Much of what is wrong with the U.S.-Israel relationship today can be found in that Romney trip. In recent years, the Republican Party has decided to make Israel a wedge issue. In order to garner more Jewish (and evangelical) votes and money, the G.O.P. decided to “out-pro-Israel” the Democrats by being even more unquestioning of Israel. This arms race has pulled the Democratic Party to the right on the Middle East and has basically forced the Obama team to shut down the peace process and drop any demands that Israel freeze settlements.
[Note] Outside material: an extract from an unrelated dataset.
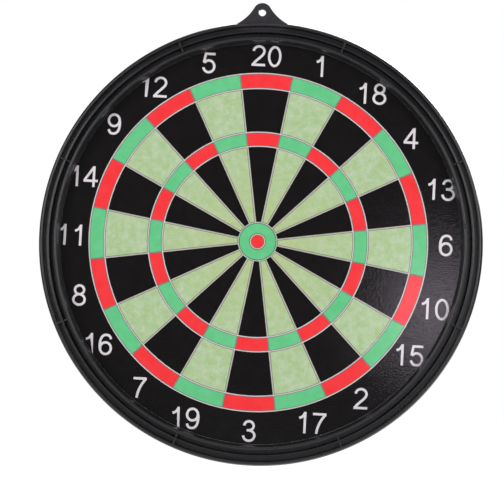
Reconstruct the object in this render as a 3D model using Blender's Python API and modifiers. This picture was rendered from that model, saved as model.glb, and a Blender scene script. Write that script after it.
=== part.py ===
"""Magnetic dartboard, 42.5 cm across: a moulded ring with a hanging tab holds a printed film, a steel
sheet and a core board, and a screwed-on cover with rubber pads closes the back.

The board is modelled flat, in its own frame: x to the right, y up and z towards the player, with z = 0 at
the wall and the middle of the face on the z axis. One empty then stands it up, so that it faces -Y and
the world's origin is where the hanging hole's axis meets the wall. Angles are clock angles in degrees,
from the top, as the player sees them.
"""

import math

import bmesh
import bpy
from mathutils import Matrix, Vector

MM = 0.001
SEGMENTS = 80
GAP = 0.3 * MM
OVERLAP = 0.6 * MM  # how far a joined shape reaches into the one that it joins

# Driving dimensions of the whole board.
BOARD_RADIUS = 212.5 * MM
LIP_CREST_Z = 26.0 * MM
FACE_Z = 12.0 * MM
BACK_Z = 2.0 * MM
FRAME_WALL = 2.0 * MM

# The ring's lip, middle rib and outer wall, with the two channels between them.
LIP_FOOT_RADIUS = 192.1 * MM
LIP_INNER_RADIUS = 193.0 * MM
LIP_OUTER_RADIUS = 195.7 * MM
CHANNEL_FLOOR_Z = 14.4 * MM
MID_RIB_RADIUS = 201.7 * MM
MID_RIB_THICKNESS = 1.1 * MM
MID_RIB_Z = 20.5 * MM
OUTER_CREST_INNER_RADIUS = 207.7 * MM
OUTER_CREST_OUTER_RADIUS = 209.2 * MM
OUTER_CREST_Z = 19.5 * MM
SHOULDER_Z = 8.0 * MM
WALL_DRAFT = 0.3 * MM
CREST_CHAMFER = 0.4 * MM
LIP_CHAMFER = 1.0 * MM

# The stack, front to back: the film lies inside the lip, the sheet and the core reach under the ring.
FILM_RADIUS = LIP_FOOT_RADIUS - GAP
FILM_THICKNESS = 0.5 * MM
SHEET_RADIUS = 197.2 * MM
SHEET_THICKNESS = 0.6 * MM
CORE_RADIUS = 198.6 * MM
CORE_THICKNESS = 5.4 * MM

# The ring's underside: a flange over the steel sheet's edge and a skirt round the stack.
FLANGE_Z = FACE_Z - FILM_THICKNESS
SKIRT_INNER_RADIUS = 199.4 * MM
SKIRT_END_Z = 4.3 * MM

# What crosses or marks the ring.
RADIAL_RIBS = 8
FIRST_RIB_DEG = 22.5
RIB_THICKNESS = 1.5 * MM
RIB_TOP_Z = 19.3 * MM
LIP_NOTCHES_DEG = (5.0, 85.0, 175.0)
NOTCH_WIDTH = 3.5 * MM
NOTCH_DEPTH = 1.4 * MM
GATE_MARKS_DEG = (51.5, 85.0, 129.0, 274.0)
GATE_MARK_RADIUS = 0.9 * MM
GATE_MARK_PROUD = 0.4 * MM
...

This, in turn, has created a culture in Washington where State Department officials, not to mention politicians, are reluctant to even state publicly what is U.S. policy — that settlements are “an obstacle to peace” — for fear of being denounced as anti-Israel
What Friedman only alludes to at a glance is the fact that while this pandering is partly to win over Jewish votes, it’s primarily designed to appeal to evangelicals who desperately want a one-state “solution” wherein the Temple is rebuilt in Jerusalem so that the final prophecies of the Book of Revelation can be fulfilled. These are the same people—and there are many of them in the United States—who don’t care a whit about climate change not because they believe it’s a hoax or isn’t man-made, but simply believe that the end of the world will come before it begins to matter.
These are the dangerous lunatics to which the Republican Party is pandering. People whose political philosophy is expressly designed to aid and abet their doomsday cult.
And yet rational people are supposed to come to some sort of centrist “compromise” with them.